My mom has had horses for the past 20 years. All of her horses could open the corral gate’s latch, letting themselves out for some impromptu grazing. The ‘back up lock’ was a chain we would fasten around the gate and the frame. so even if Tico, Jasmine, and later Sultan (they were all white Arabians) threw the latch, the chain would prevent them from gaining their not-so-hard-earned freedom.
Sometimes someone would forget to chain the gate. We’d be sitting inside our house when all of a sudden some movement outside the window would catch someone’s eye, revealing the horses nonchalantly grazing and milling about, sending my mom into a slight panic as she rushed out the door to yell at them. lol
Her concern stemmed from the fact that we had a private drive that went through our property with neighbors on both sides, and part of letting the horses out was closing the gates at either end of the property so the horses didn’t mistakenly stray onto actual streets. This was very important to my mom, because back in New York when she was 18, her first horse, Bucephalus, got out of his pen and was hit by a car and had to be put down due to a broken leg. Very sad. (sorry)
ANYway. Horses love opening doors! Especially if there is hay and grain on the other side.
Now I feel bad for mentioning horse deaths, so here are is one of my favorite Mitch Hedberg bits, and it happens to be about horses!
“If I was the Headless Horseman’s horse, I would fuck with that dude.
‘Yeah, we’re going that way. We’re not headed towards THE HAY.’”
“Imagine if the Headless Horseman had a headless horse.
That would be fucking CHAOS.”
Aaaaaaaaaaaaaaaaaaaaaaaaand now I’m quoting dead comedians.
Get it together, & Chainsaws! THINK!
that duck video needs more Fenton
That first vidoe + the message “I love you more than a million ducks crossing the road” is my e-valentine this year.
POST NO BILLS
After seeing all of the videos, I’m just going to give a link to this page and say “I love you more than a million petting zoos”
Scotty from 3rd hour Chemistry is SO going to ask me to prom this year
I just wanted to see what would happen if I combined 2000 Flushes with Toilet Duck. Sorry, that guy’s crops.
I’ve always wanted a baby pig named Hamlet. I’m not even remotely kidding.
once, when i worked at a second hand clothing store, a very tall gorgeously dressed black man walked in with a GIANT prada bag and his adorably tiny french boyfriend. inside the prada bag was a pygmy pig. the pigs name was George W. it snarfled my hand.
great day at work or BEST day at work?
I had a dwarf hamster named that when I was a Pamlet.
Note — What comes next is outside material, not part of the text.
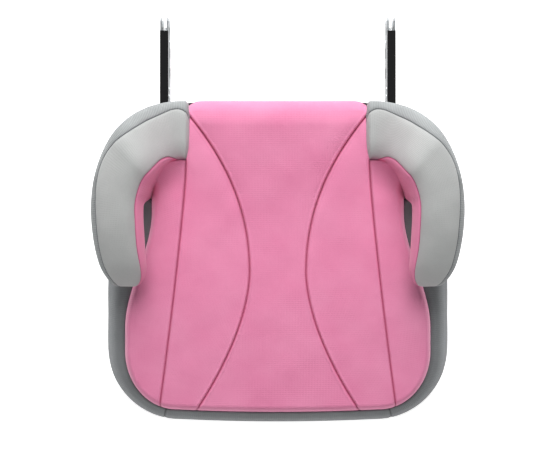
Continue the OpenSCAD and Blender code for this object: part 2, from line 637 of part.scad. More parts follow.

I am basically dying right now because of Hamlet. I am so in love with him and with his name I think I might throw up.
Remember!
What the door mouse said!
FEED YOur *zzzzzzzzzzzzzzzzzz*
Is my comment “awaiting moderation” because it looks like spam? That must be it, right?
I want to give that Bull Dog a bowler hat and name him Mr. Pemberton. #benkatz
I want to tell the owner of that bulldog to shut up and let him sit in the damn box of his choosing! Geez.
I wonder if that dog is payed hourly or by commission?
I felt so bad for the working dog’s helper/friend. “Hey where’s my treat? I helped!”
Oh and this year, we are definitely having a puppy party for Kelly’s birthday. You know where they bring puppies to your house and you can play with them? And they have to bring those exact english bulldog puppies. (no sloths!)
Looking forward to my invite.
*ahem*
did anyone else make a weird half startled half awestruck noise when they saw that tiny puppy? kinda like an “OOAAWWWWOOOP” (with an upward inflection) noise?
Not being able to heft one’s girth from the floor is a dilemma that is no stranger to me.
Sure, great, the horse can open a door, but obviously, and we can likely blame this on his upbringing, he doesn’t know how to close one.
Re: Hamlet. I’m calling the police. The PIGS if you will. (Comment of the Day)
Ducks, like babies, would be cuter if they were more conscientious about their slimy green poop. Also, you fuckers can fly – what’s with the parade? You know people make fun of the way you walk…
Nothing funny to say here, but that dog watching ping-pong is SUCH A GOOD DOG!
And, those folks are very good at ping-pong!
Um, don’t the ducks know they can fly?
And the horse is such a gentlemanhorse, opening the door and then letting the ladyhorse in first! So polite. Chivalry isn’t dead.
Why is apnea so adorable in animals but so terrible in humans?
The Bulldog in the box is Canadian in case you missed the owner’s numerous “ehs”.
Actually I was wondering that. I couldn’t place the accent and thought it might be Northern Wisconsin.
Could be northern Wisconsin but I think it’s an Ontario accent.
Do the working dogs make minimum wag?
Oh jeez all the tiny things are so tiny
How can it even be possible for those English Bulldog puppies to be cuter than kittens!?!? It can’t be possible!!! But they are!!!! How???